OT networking personnel need to work with engineering to address safety impacts – it isn’t happening

Sept. 16, 2019
It is unacceptable to take almost 4 years to recognize there are engineering issues associated with a cyber attack intended to damage equipment. It is even more unacceptable that after almost 4 years, OT still doesn’t get it right. Stuxnet, Triton, and CrashOverride/Industroyer point out the need for control system and safety engineers to be trained in cyber security and to be an integral part of the cyber security process. This is also why there is a crying need for an ICS conference whose focus is ICS not networks.  

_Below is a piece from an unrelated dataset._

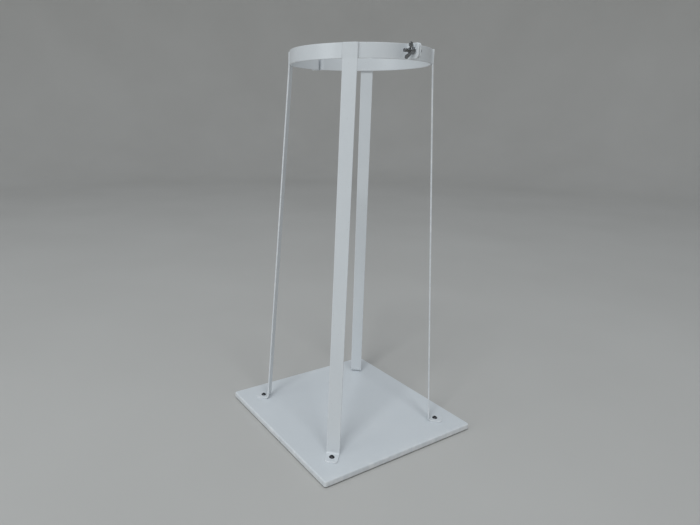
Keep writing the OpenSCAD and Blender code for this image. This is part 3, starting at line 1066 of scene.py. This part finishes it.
def make_wing_casting(place):
    """Hub and wings, remeshed into one casting with blended joints."""
    hub = [(NUT_BORE_R + 0.45, 0.1), (WING_HUB_BASE_R - 0.35, 0.1), (WING_HUB_BASE_R - 0.08, 0.4)]
    hub += [(WING_HUB_BASE_R - 0.15, 1.4), (WING_HUB_TOP_R + 0.02, WING_HUB_H - 0.6)]
    hub += arc_profile((WING_HUB_TOP_R - 0.5, WING_HUB_H - 0.55), 0.5, 0, 90, 5)
    hub += [(NUT_BORE_R + 0.45, WING_HUB_H - 0.1)]
    points, faces = turned(profile_rings(hub), 64, closed=True)
    layers = wing_layers()
    for turn in (0, pi):
        first = len(points)
        for layer in layers:
            points += moved(layer, Matrix.Rotation(turn, 4, "Z"))
        count = len(layers[0])
        faces += grid_faces(len(layers), count, wrap_columns=True, first=first)
        faces.append(tuple(range(first, first + count)))
        faces.append(tuple(range(len(points) - count, len(points))))
    nut = make_object(
        "wing_casting", moved(points, place), faces, NICKEL_DARK_REFLECTION, "wing_nut", ["wing_nut"]
    )
    remesh = nut.modifiers.new("remesh", "REMESH")
    remesh.mode = "VOXEL"
    remesh.voxel_size = WING_VOXEL * MM
    smooth = nut.modifiers.new("smooth", "SMOOTH")
    smooth.iterations = 9
    smooth.factor = 0.5
    settle(nut)
    nut.data.shade_smooth()
    nut.data.materials.clear()
    nut.data.materials.append(NICKEL_DARK_REFLECTION)


def make_wing_nut():
    """Cast wing nut with a tapped bore."""
    place = at_clamp(-1, -FRONT_EAR_FACE - 2 * SEAT_GAP - WASHER_T, flip=True)
    place = place @ Matrix.Rotation(radians(-WING_TURN), 4, "Z")
    make_wing_casting(place)
    rings = thread_rings(0.3, WING_HUB_H - 0.3, NUT_BORE_R + 0.5, 0.44, THREAD_PITCH, 0.6, 0.6)
    rings += profile_rings([(NUT_BORE_R + 0.62, WING_HUB_H - 0.2), (NUT_BORE_R + 0.75, WING_HUB_H / 2)])
    rings += profile_rings([(NUT_BORE_R + 0.62, 0.2)])
    points, faces = turned(rings, 72, closed=True)
    make_object("wing_thread", moved(points, place), faces, NICKEL_DARK_REFLECTION, "wing_nut")


def make_clamps():
    make_bolt("bolt_front", CLAMP_BOLT_L, at_clamp(-1, FRONT_EAR_FACE + WASHER_T), "clamp_bolt")
    make_bolt("bolt_rear", REAR_BOLT_L, at_clamp(1, REAR_EAR_FACE + WASHER_T), "rear_bolt")
    make_washer("washer_bolt_front", at_clamp(-1, FRONT_EAR_FACE), "stand", "clamp_head_washer")
    loose = at_clamp(-1, -FRONT_EAR_FACE - SEAT_GAP, flip=True)
    make_washer("washer_wing", loose, "nut_washer", "clamp_nut_washer")
    make_washer("washer_bolt_rear", at_clamp(1, REAR_EAR_FACE), "stand", "rear_head_washer")
    tight = at_clamp(1, -REAR_EAR_FACE, flip=True)
    make_washer("washer_nut_rear", tight, "stand", "rear_nut_washer")
    make_lock_nut()
    make_wing_nut()


# ---- Stage, light and camera ----


def make_floor():
    """Seamless pale floor that curves up into a wall all round, far from the object."""
    profile = [(100, 0), (1000, 0), (2200, 0)]
    profile += arc_profile((FLOOR_FLAT_R, FLOOR_CURVE_R), FLOOR_CURVE_R, -90, 0, 16)
    profile += [(FLOOR_FLAT_R + FLOOR_CURVE_R, FLOOR_TOP)]
    points, faces = turned(profile_rings(profile), 96)
    mesh = bpy.data.meshes.new("floor")
    mesh.from_pydata([Vector(p) * MM for p in points], [], faces[:-1])
    mesh.shade_smooth()
    mesh.materials.append(PAPER)
    floor = bpy.data.objects.new("floor", mesh)
    bpy.context.scene.collection.objects.link(floor)


def soft_box(name, azimuth, elevation, distance, size, watts, colour):
    """Square soft light. azimuth is 0 at -Y and 90 at -X."""
    middle = Vector((0.0, 0.0, 0.3))
    a, e = radians(azimuth), radians(elevation)
    away = Vector((-sin(a) * cos(e), -cos(a) * cos(e), sin(e)))
    light = bpy.data.lights.new(name, "AREA")
    light.shape = "SQUARE"
    light.size = size
    light.energy = watts
    light.color = colour
    obj = bpy.data.objects.new(name, light)
    bpy.context.scene.collection.objects.link(obj)
    obj.location = middle + away * distance
    obj.rotation_mode = "QUATERNION"
    obj.rotation_quaternion = away.to_track_quat("Z", "Y")


def make_light():
    cool = (0.92, 0.972, 1.0)
    soft_box("key_left", 58, 55, 5.0, 1.1, 62.0, cool)
    soft_box("key_right", 13, 58, 5.0, 1.0, 29.0, cool)
    soft_box("side_left", 90, 12, 4.5, 1.8, 28.0, cool)
    world = bpy.data.worlds.new("studio")
    world.use_nodes = True
    background = world.node_tree.nodes["Background"]
    background.inputs["Color"].default_value = (0.875, 0.937, 1.0, 1)
    background.inputs["Strength"].default_value = 0.42
    bpy.context.scene.world = world
    bpy.context.scene.view_settings.view_transform = "Standard"


def make_camera():
    """Camera where the photograph was taken: bearing and pitch of its axis, roll, lens and framing."""
    bearing, pitch, roll = radians(31.17), radians(-14.13), radians(0.554)
    forward = Vector((sin(bearing) * cos(pitch), cos(bearing) * cos(pitch), sin(pitch)))
    level = Vector((cos(bearing), -sin(bearing), 0))
    upright = level.cross(forward)
    right = level * cos(roll) + upright * sin(roll)
    up = upright * cos(roll) - level * sin(roll)
    camera = bpy.data.cameras.new("photo_camera")
    camera.sensor_width = 36.0
    camera.lens = 27.48
    camera.shift_x = 0.0869
    camera.shift_y = -0.0181
    obj = bpy.data.objects.new("photo_camera", camera)
    bpy.context.scene.collection.objects.link(obj)
    turn = Matrix((right, up, -forward)).transposed().to_4x4()
    obj.matrix_world = Matrix.Translation((-0.6549, -0.8351, 0.6333)) @ turn
    bpy.context.scene.camera = obj


check_sizes()
make_camera()
make_floor()
make_light()
make_board()
make_pads()
make_tee_nuts()
make_foot_screws()
make_legs()
make_welds()
make_ring()
make_clamps()

bpy.context.view_layer.update()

Control systems consists of field devices such process sensors, actuators, relays, and drives which have minimal to no cyber security and authentication. Protective relays often have cyber security but depend on the unauthenticated sensors for actuation. Control systems directly affect facility reliability and safety. Since you go “boom in the night” from the field devices, control and safety systems are designed and maintained by control and safety/protection engineers not networking (OT) specialists. Before 9/11, securing control systems was very much an engineering problem. This is why when I started the ICS Control Systems Cyber Security Conference in 2002 it was for the control system engineers. Unfortunately, following 9/11, the engineering issues got superseded by the network community’s laser focus on networks leading to a gaping hole in the understanding of control system cyber security and safety. This engineering gap is reinforced in almost every OT security organization and ICS cyber security conference.

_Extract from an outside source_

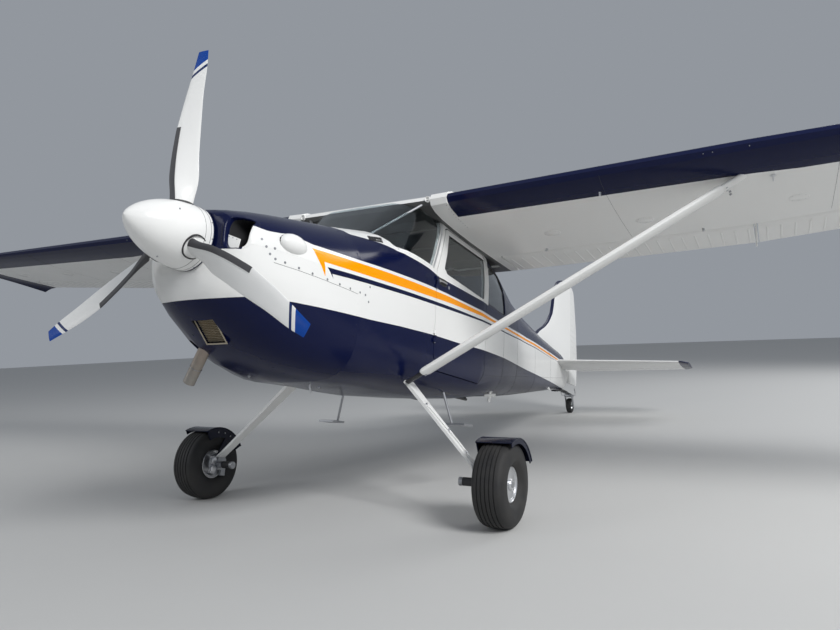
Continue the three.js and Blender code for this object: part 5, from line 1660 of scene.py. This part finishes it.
def girth(item, centre, lean, offset, count=96):
    """A closed path round the pad's edge, met from outside in the pad's own plane."""
    shell = pad_tree(item)
    turn = Matrix.Rotation(lean, 3, "Y")
    within = Vector(centre) + turn @ Vector((0, 0, offset))
    path = []
    for a in angles(count):
        way = turn @ Vector((math.cos(a), math.sin(a), 0))
        hit = shell.ray_cast(within + way * 1.5, -way, 2.0)
        if hit[0] is not None:
            path.append(hit[0] + way * 0.001)
    return path + path[:1]


def channels(item, centre, size, lean, lines):
    """Sewn lines along the pad's face, each a thin cord on the cover."""
    shell = pad_tree(item)
    turn = Matrix.Rotation(lean, 3, "Y")
    parts = []
    for b in lines:
        path = []
        for k in range(30):
            a = -0.44 + 0.88 * k / 29
            start = Vector(centre) + turn @ Vector((a * size[0], b * size[1], size[2] * 2))
            hit = shell.ray_cast(start, turn @ Vector((0, 0, -1)), 2.0)
            if hit[0] is not None:
                path.append(hit[0] - turn @ Vector((0, 0, 0.0008)))
        parts.append(tube(path, 0.0022, 6))
    return parts


PIPING = trim("seat_piping", (0.05, 0.045, 0.04, 1), 0.6)
BACK_LEAN = math.radians(90 - 8.5)
SEAT_PLACES = (("left", 0.045, 0.475, -1.0), ("right", -0.475, -0.045, -1.0), ("rear", -0.430, 0.430, -1.76))
for name, y0, y1, x in SEAT_PLACES:
    y, wide = (y0 + y1) / 2, y1 - y0
    cushion_at, cushion_size = (x - 0.235, y, FLOOR_Z + 0.240), (0.440, wide - 0.02, 0.135)
    back_at, back_size = (x - 0.487, y, FLOOR_Z + 0.610), (0.560, wide - 0.03, 0.082)
    # the back's own upward side faces forward once it is leant
    cushion = seat_pad(f"seat_{name}_cushion", cushion_at, cushion_size, 0.0, 0.22)
    back = seat_pad(f"seat_{name}_back", back_at, back_size, BACK_LEAN, 0.24)
    for item in (cushion, back):
        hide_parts(f"seat_{name}")
    shares = (-0.25, 0.0, 0.25) if name != "rear" else (-0.375, -0.25, -0.125, 0.0, 0.125, 0.25, 0.375)
    pads = ((cushion, cushion_at, cushion_size, 0.0), (back, back_at, back_size, BACK_LEAN))
    sewn = [line for pad in pads for line in channels(*pad, shares)]
    for item, at, size, lean in pads:
        for offset in (-0.28, 0.28):
            sewn.append(tube(girth(item, at, lean, size[2] * offset), 0.0032, 6))
    piece(f"seat_{name}_piping", "airframe", PIPING, sewn, slot="seat_fabric", smooth=70)
    # frame: two runners, four legs, side rails and the uprights behind the back
    tubes = []
    inset, foot_z = (0.20, FLOOR_Z + 0.040) if name == "rear" else (0.045, FLOOR_Z + 0.018)
    for edge in (y0 + inset, y1 - inset):
        tubes.append(tube([(x - 0.03, edge, foot_z), (x - 0.40, edge, foot_z)], 0.012, 12))
        tubes.append(tube([(x - 0.06, edge, foot_z), (x - 0.10, edge, FLOOR_Z + 0.160)], 0.011, 12))
        tubes.append(tube([(x - 0.38, edge, foot_z), (x - 0.34, edge, FLOOR_Z + 0.160)], 0.011, 12))
        tubes.append(tube(arc([(x - 0.03, edge, FLOOR_Z + 0.162), (x - 0.30, edge, FLOOR_Z + 0.162),
                               (x - 0.455, edge, FLOOR_Z + 0.20), (x - 0.545, edge, FLOOR_Z + 0.60),
                               (x - 0.575, edge, FLOOR_Z + 0.86)], 6), 0.0115, 12))
    for at in ((x - 0.05, 0.162), (x - 0.40, 0.175), (x - 0.570, 0.84)):
        tubes.append(tube([(at[0], y0 + 0.045, FLOOR_Z + at[1]), (at[0], y1 - 0.045, FLOOR_Z + at[1])],
                          0.0105, 12))
    piece(f"seat_{name}_frame", "airframe", ENGINE, tubes, smooth=50)
    # lap strap with its buckle, laid over the cushion
    shell = pad_tree(cushion)
    straps, buckles = [], []
    seats = (y,) if name != "rear" else (-0.215, 0.215)
    for mid in seats:
        marks = []
        for k in range(25):
            across = mid - 0.19 + 0.38 * k / 24
            hit = shell.ray_cast(Vector((x - 0.33, across, 1.0)), Vector((0, 0, -1)), 3.0)
            if hit[0] is not None:
                marks.append(hit[0])
        band = ((0.024, 0.0005), (0.023, 0.0022), (-0.023, 0.0022), (-0.024, 0.0005))
        straps.append(skin([[p + Vector((dx, 0, dz)) for dx, dz in band] for p in marks]))
        p = marks[len(marks) // 2]
        buckles.append(block(p + Vector((-0.030, -0.028, 0.001)), p + Vector((0.030, 0.028, 0.011))))
        buckles.append(block(p + Vector((-0.022, -0.020, 0.010)), p + Vector((0.022, 0.012, 0.015))))
    piece(f"seat_{name}_strap", "airframe", trim(f"strap_{name}", (0.03, 0.03, 0.034, 1), 0.8), straps,
          slot="trim_black")
    piece(f"seat_{name}_buckle", "airframe", STEEL, buckles, bevel=0.002)

# Instrument panel: dials with bezels, ticks and needles, radios, knobs and switches
PANEL_X = -0.520
facing_aft = Vector((-1, 0, 0))
bezels, faces, ticks = [], [], []
DIALS = [(0.36, 0.225, 0.040), (0.26, 0.225, 0.040), (0.16, 0.225, 0.040), (0.36, 0.125, 0.040),
         (0.26, 0.125, 0.040), (0.16, 0.125, 0.040), (0.435, 0.175, 0.026), (-0.28, 0.225, 0.028),
         (-0.35, 0.225, 0.028), (-0.28, 0.150, 0.028), (-0.35, 0.150, 0.028), (-0.42, 0.19, 0.024)]
for k, (y, z, r) in enumerate(DIALS):
    at = Vector((PANEL_X, y, z))
    bezels.append(lathe(at, facing_aft, [(-0.001, r), (0.004, r), (0.007, r * 0.94), (0.007, r * 0.86),
                                         (0.003, r * 0.84), (0.002, r * 0.84), (0.002, 0.0)], 40))
    faces.append(lathe(at, facing_aft, [(0.0022, 0.0), (0.0022, r * 0.83), (0.0030, r * 0.83),
                                        (0.0030, 0.0)], 32))
    for j in range(12):
        a = j * math.tau / 12
        way, across = Vector((0, math.sin(a), math.cos(a))), Vector((0, math.cos(a), -math.sin(a)))
        p = at + facing_aft * 0.0031
        inner, outer, half = r * (0.62 if j % 3 else 0.54), r * 0.76, r * 0.022
        ticks.append(plate([p + way * inner - across * half, p + way * outer - across * half,
                            p + way * outer + across * half, p + way * inner + across * half], facing_aft,
                           0.0006))
    a = 0.7 + k * 1.9
    way, across = Vector((0, math.sin(a), math.cos(a))), Vector((0, math.cos(a), -math.sin(a)))
    p = at + facing_aft * 0.0034
    ticks.append(plate([p - way * r * 0.18 - across * r * 0.03, p + way * r * 0.62,
                        p - way * r * 0.18 + across * r * 0.03], facing_aft, 0.0008))
    ticks.append(lathe(p, facing_aft, [(0.0, r * 0.09), (0.0014, r * 0.09), (0.0016, 0.0)], 14))
piece("panel_bezels", "airframe", BLACK, bezels, smooth=40)
piece("panel_dial_faces", "airframe", trim("dial_face", (0.012, 0.012, 0.014, 1), 0.5), faces,
      slot="trim_black")
piece("panel_dial_marks", "airframe", trim("dial_marks", (0.75, 0.75, 0.70, 1), 0.6), ticks,
      slot="white_paint")
boxes, knobs = [], []
for z0, z1 in ((0.245, 0.285), (0.195, 0.240), (0.150, 0.190), (0.100, 0.145)):
    boxes.append(block((PANEL_X - 0.010, -0.085, z0), (PANEL_X + 0.002, 0.085, z1)))
    for y in (-0.070, 0.070):
        knobs.append(lathe((PANEL_X - 0.010, y, (z0 + z1) / 2), facing_aft,
                           [(0, 0.010), (0.012, 0.009), (0.014, 0.006), (0.014, 0)], 20))
    for j in range(5):
        y = -0.040 + 0.020 * j
        boxes.append(block((PANEL_X - 0.013, y - 0.006, z0 + 0.005),
                           (PANEL_X - 0.009, y + 0.006, z0 + 0.012)))
piece("panel_radios", "airframe", trim("radio_black", (0.02, 0.02, 0.022, 1), 0.4), boxes,
      slot="trim_black", bevel=0.0012)
for y, z, long, r in ((-0.02, 0.060, 0.075, 0.016), (0.055, 0.060, 0.060, 0.014),
                      (-0.095, 0.060, 0.065, 0.015), (0.13, 0.055, 0.030, 0.010)):
    knobs.append(tube([(PANEL_X + 0.004, y, z), (PANEL_X - long, y, z)], 0.0045, 10))
    knobs.append(lathe((PANEL_X - long, y, z), facing_aft, [(-0.004, r * 0.6), (0.0, r), (0.012, r),
                                                            (0.018, r * 0.6), (0.018, 0)], 24))
for j in range(8):
    y = 0.20 + 0.028 * j
    knobs.append(lathe((PANEL_X, y, 0.060), facing_aft, [(0, 0.006), (0.004, 0.006), (0.005, 0.003),
                                                         (0.018, 0.0035), (0.019, 0)], 12))
piece("panel_knobs", "airframe", BLACK, knobs, smooth=45)

# Control wheels on their shafts, rudder pedals and the panel's rolled edge
yokes, shafts, pedals = [], [], []
for y in (0.26, -0.26):
    shafts.append(tube([(PANEL_X + 0.004, y, 0.075), (PANEL_X - 0.190, y, 0.075)], 0.0125, 16))
    at = Vector((PANEL_X - 0.190, y, 0.075))
    yokes.append(lathe(at, facing_aft, [(-0.012, 0.0), (-0.012, 0.028), (0.010, 0.034), (0.020, 0.030),
                                        (0.022, 0.0)], 28))
    for turn in (1, -1):
        horn = arc([at + Vector((0, turn * 0.02, 0)), at + Vector((0, turn * 0.085, -0.012)),
                    at + Vector((-0.006, turn * 0.130, 0.020)), at + Vector((-0.012, turn * 0.140, 0.070)),
                    at + Vector((-0.012, turn * 0.128, 0.105))], 8)
        yokes.append(tube(horn, [0.010] * 6 + [0.0125] * (len(horn) - 8) + [0.013, 0.009], 14))
        base = Vector((-0.385, y + turn * 0.075, FLOOR_Z + 0.02))
        pedals.append(tube([base, base + Vector((-0.01, 0, 0.135))], 0.008, 10))
        pedals.append(block(base + Vector((-0.026, -0.042, 0.095)), base + Vector((-0.012, 0.042, 0.180))))
        for j in range(4):
            pedals.append(block(base + Vector((-0.030, -0.038, 0.105 + 0.018 * j)),
                                base + Vector((-0.025, 0.038, 0.111 + 0.018 * j))))
piece("control_shafts", "airframe", STEEL, shafts)
piece("control_wheels", "airframe", BLACK, yokes, smooth=50)
piece("rudder_pedals", "airframe", ENGINE, pedals, bevel=0.002)
piece("panel_edge", "airframe", BLACK,
      [tube([(PANEL_X - 0.002, -0.438, 0.318), (PANEL_X - 0.002, 0.438, 0.318)], 0.013, 12)])

# Headliner bows and the ribbed floor mat
bows = []
for x in (-1.10, -1.42, -1.74, -2.02):
    marks = [land(["cabin_roof"], (x, -0.50 + 1.0 * k / 24, 0.45), (0, 0, 1), 1.0) for k in range(25)]
    marks = [m for m in marks if m]
    if len(marks) > 4:
        bows.append(strip(marks, 0.022, 0.005))
if bows:
    piece("headliner_bows", "airframe", trim("headliner", (0.13, 0.13, 0.125, 1), 0.9), bows,
          slot="seat_fabric")
ribs = []
for k in range(27):
    y = -0.39 + 0.03 * k
    hit = land(["cabin_floor"], (-0.80, y, 0.0), (0, 0, -1))
    if hit:
        ribs.append(block((-0.98, y - 0.004, hit[0].z - 0.001), (-0.56, y + 0.004, hit[0].z + 0.003)))
piece("floor_mat_ribs", "airframe", BLACK, ribs)

# Stage
def stage():
    """Floor, sky light and three soft lamps."""
    floor = bpy.data.meshes.new("floor")
    size = 60.0
    floor.from_pydata([(-size, -size, 0), (size, -size, 0), (size, size, 0), (-size, size, 0)], [],
                      [(0, 1, 2, 3)])
    floor_object = bpy.data.objects.new("floor", floor)
    bpy.context.scene.collection.objects.link(floor_object)
    n = Nodes("floor")
    speck = n.noise(3.0, 3.0)
    n.set(Base_Color=n.mix(n.spread(speck, 0.3, 0.7, 0.0, 0.06), (0.52, 0.52, 0.51, 1),
                           (0.46, 0.46, 0.45, 1)), Roughness=0.75)
    floor.materials.append(n.material)
    world = bpy.data.worlds.new("studio")
    bpy.context.scene.world = world
    world.use_nodes = True
    world.node_tree.nodes["Background"].inputs[0].default_value = (0.80, 0.86, 0.95, 1)
    world.node_tree.nodes["Background"].inputs[1].default_value = 0.36
    # place, aim, size, power
    lamps = (((7, 11, 9), (0, 0, 1), 5, 1750), ((9, -7, 6), (1, 0, 1), 5, 220),
             ((-10, 7, 8), (-2, 0, 1), 6, 560))
    for k, (place, aim, size, power) in enumerate(lamps):
        data = bpy.data.lights.new(f"lamp_{k}", "AREA")
        data.size, data.energy = size, power
        lamp = bpy.data.objects.new(f"lamp_{k}", data)
        bpy.context.scene.collection.objects.link(lamp)
        lamp.location = place
        lamp.rotation_euler = (Vector(aim) - Vector(place)).to_track_quat("-Z", "Y").to_euler()


stage()
bpy.context.scene.view_settings.view_transform = "Standard"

Whenever process safety systems (Triton) or protective relays (Aurora) are targeted, the objective is the physical destruction of equipment. These types of attacks may not be detectable from network monitoring nor would network vulnerabilities and malware directly translate into impacts on actual control system equipment and processes. Without understanding the impacts on the physical process, network threat hunting and anomaly detection can leave a significant gap in understanding of the event. Often IT and even OT networking personnel fail to understand that control systems do not operate according to the programming languages and databases in which they operate. Control system operate on a level equivalent to machine code. This difference often leads to the networking personnel failure to understand that control systems do not operate according to the programming languages and databases in which they operate. The gap between OT networking experts and control system experts was exposed by Stuxnet. Symantec discovered the zero days but had no idea of the actual goal of the malware. Several of us in the engineering community couldn’t understand why a PLC database would be targeted rather than the archival database. It took Ralph Langer who understood the control systems to realize the real intent – damage to the centrifuges.

A safety system such as Triconex cannot change plant conditions to cause the unsafe condition that would call for the safety system to operate. That comes from the plant distributed control system (DCS). Yet I have seen little discussion of the DCS installed at the plant. Specifically for the Triton attack, the OT engineer in the plant affected by Triton didn’t detect the malware that shut the plant down in June 2017 until it was “identified” in the August 2017 shutdown (https://www.controlglobal.com/blogs/unfettered/dangerous-cyber-attacks-may-not-be-detected-by-network-monitoring-engineers-are-also-needed/ ). The OT engineer did not mention the DCS. He also did not communicate potential cyber concerns to Schneider when Schneider did the root cause analysis on the safety module that tripped the plant in June. Because there were no obvious cyber impacts (though there should have been) and the safety module that tripped the plant was “clean”, the plant was restarted with the malware still resident in the Engineers Workstation – a major failure on the part of OT. The lack of consideration of the DCS comes from a lack of understanding, outside of control system and protection engineers, of the unique design of these systems and their operation.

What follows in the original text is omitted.